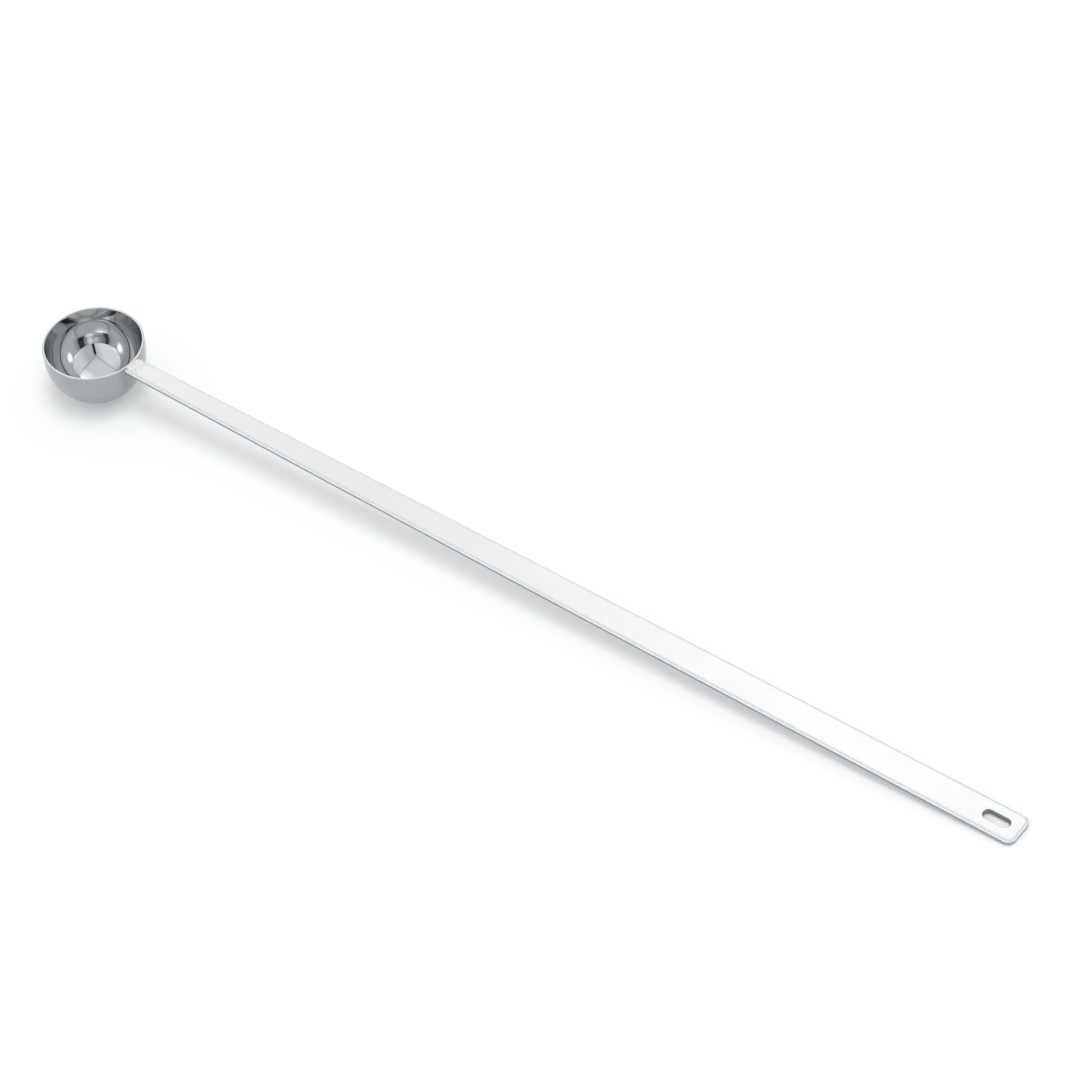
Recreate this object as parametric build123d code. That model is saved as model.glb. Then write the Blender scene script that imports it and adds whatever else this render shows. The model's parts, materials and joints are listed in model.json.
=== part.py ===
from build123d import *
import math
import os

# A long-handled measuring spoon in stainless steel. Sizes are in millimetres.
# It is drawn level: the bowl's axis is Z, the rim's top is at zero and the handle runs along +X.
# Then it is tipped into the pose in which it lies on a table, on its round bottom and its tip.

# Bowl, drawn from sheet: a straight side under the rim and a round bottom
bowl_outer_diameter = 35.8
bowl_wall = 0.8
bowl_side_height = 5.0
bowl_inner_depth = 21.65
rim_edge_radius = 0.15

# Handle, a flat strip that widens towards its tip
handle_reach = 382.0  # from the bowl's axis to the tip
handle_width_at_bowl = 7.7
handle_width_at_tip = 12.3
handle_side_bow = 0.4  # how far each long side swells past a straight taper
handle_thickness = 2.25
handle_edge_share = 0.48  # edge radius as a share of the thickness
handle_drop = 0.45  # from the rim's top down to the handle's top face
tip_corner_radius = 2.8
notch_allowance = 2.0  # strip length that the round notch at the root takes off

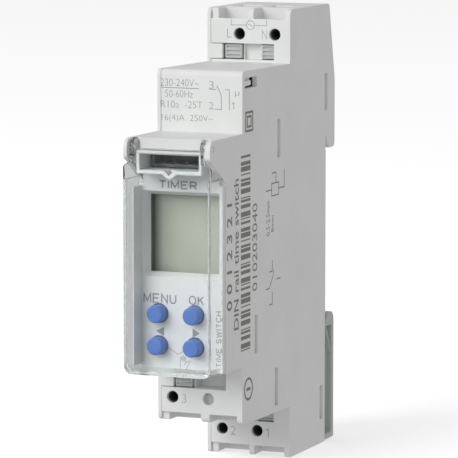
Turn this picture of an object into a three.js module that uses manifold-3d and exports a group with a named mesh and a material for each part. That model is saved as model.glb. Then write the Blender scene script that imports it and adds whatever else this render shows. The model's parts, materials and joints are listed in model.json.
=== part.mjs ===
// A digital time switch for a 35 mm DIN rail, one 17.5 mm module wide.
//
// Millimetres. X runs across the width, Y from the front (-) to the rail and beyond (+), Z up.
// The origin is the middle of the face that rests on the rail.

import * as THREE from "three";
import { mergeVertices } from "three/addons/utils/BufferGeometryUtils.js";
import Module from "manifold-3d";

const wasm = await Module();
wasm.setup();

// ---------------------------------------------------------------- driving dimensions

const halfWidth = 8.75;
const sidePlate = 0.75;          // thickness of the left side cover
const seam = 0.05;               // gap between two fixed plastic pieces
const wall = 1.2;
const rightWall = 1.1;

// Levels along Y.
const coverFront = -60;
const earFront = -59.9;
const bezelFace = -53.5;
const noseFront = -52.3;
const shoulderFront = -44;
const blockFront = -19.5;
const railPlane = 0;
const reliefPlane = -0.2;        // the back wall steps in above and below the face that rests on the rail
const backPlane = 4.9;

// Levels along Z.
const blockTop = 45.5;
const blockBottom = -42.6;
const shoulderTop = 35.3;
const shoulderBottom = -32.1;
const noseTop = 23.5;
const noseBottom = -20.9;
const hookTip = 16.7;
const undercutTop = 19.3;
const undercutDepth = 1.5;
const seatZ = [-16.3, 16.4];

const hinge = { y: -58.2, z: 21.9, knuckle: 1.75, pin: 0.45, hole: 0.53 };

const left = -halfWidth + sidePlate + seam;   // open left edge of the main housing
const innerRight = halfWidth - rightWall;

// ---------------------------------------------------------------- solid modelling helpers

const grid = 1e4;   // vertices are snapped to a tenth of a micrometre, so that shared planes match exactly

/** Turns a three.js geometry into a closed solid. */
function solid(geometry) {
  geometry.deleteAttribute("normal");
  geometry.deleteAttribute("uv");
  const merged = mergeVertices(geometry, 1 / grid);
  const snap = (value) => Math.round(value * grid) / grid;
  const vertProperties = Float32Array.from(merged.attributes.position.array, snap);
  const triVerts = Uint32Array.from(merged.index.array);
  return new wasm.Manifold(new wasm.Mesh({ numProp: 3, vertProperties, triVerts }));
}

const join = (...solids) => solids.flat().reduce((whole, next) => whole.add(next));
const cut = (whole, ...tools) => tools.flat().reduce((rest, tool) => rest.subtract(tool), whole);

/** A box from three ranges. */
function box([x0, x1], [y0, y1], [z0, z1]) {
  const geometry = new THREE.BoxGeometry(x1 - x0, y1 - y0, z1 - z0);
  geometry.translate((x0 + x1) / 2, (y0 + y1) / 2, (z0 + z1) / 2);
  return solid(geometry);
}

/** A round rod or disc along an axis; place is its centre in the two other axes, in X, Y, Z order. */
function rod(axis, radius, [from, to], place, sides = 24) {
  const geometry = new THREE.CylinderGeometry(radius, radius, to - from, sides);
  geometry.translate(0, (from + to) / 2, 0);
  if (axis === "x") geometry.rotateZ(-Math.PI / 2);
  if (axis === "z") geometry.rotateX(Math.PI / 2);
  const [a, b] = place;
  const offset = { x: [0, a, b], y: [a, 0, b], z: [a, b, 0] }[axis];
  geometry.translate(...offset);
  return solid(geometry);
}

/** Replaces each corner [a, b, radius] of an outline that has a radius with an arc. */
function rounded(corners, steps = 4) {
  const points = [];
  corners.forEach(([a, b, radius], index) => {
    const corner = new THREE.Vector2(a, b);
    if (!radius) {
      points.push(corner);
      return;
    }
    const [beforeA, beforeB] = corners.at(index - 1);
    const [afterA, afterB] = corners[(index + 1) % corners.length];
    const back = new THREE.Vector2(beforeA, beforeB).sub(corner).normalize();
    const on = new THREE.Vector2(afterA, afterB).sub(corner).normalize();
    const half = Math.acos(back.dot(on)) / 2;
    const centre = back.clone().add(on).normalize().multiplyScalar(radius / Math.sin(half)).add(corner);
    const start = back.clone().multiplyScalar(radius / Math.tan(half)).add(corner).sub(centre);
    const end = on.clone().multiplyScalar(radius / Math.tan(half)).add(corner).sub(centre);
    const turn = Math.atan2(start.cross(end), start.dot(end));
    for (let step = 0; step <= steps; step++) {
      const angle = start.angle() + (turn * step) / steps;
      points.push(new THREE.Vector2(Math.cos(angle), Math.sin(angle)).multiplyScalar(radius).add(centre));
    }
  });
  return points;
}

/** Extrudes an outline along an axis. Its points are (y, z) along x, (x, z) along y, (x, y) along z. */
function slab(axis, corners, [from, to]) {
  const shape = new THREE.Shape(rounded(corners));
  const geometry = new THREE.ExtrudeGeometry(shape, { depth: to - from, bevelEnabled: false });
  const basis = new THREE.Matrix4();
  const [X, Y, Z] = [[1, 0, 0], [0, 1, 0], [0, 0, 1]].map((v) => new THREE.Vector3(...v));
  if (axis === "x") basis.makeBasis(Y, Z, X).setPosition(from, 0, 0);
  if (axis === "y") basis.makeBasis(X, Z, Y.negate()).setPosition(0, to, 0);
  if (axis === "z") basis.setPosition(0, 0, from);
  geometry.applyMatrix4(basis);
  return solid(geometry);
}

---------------

## TASK
Keep both end lines and retype everything in the records above from the line containing "Turn this picture" through the line containing "const rightWall = 1.1;", exactly, with nothing else.

## FINAL RESULT
Turn this picture of an object into a three.js module that uses manifold-3d and exports a group with a named mesh and a material for each part. That model is saved as model.glb. Then write the Blender scene script that imports it and adds whatever else this render shows. The model's parts, materials and joints are listed in model.json.
=== part.mjs ===
// A digital time switch for a 35 mm DIN rail, one 17.5 mm module wide.
//
// Millimetres. X runs across the width, Y from the front (-) to the rail and beyond (+), Z up.
// The origin is the middle of the face that rests on the rail.

import * as THREE from "three";
import { mergeVertices } from "three/addons/utils/BufferGeometryUtils.js";
import Module from "manifold-3d";

const wasm = await Module();
wasm.setup();

// ---------------------------------------------------------------- driving dimensions

const halfWidth = 8.75;
const sidePlate = 0.75;          // thickness of the left side cover
const seam = 0.05;               // gap between two fixed plastic pieces
const wall = 1.2;
const rightWall = 1.1;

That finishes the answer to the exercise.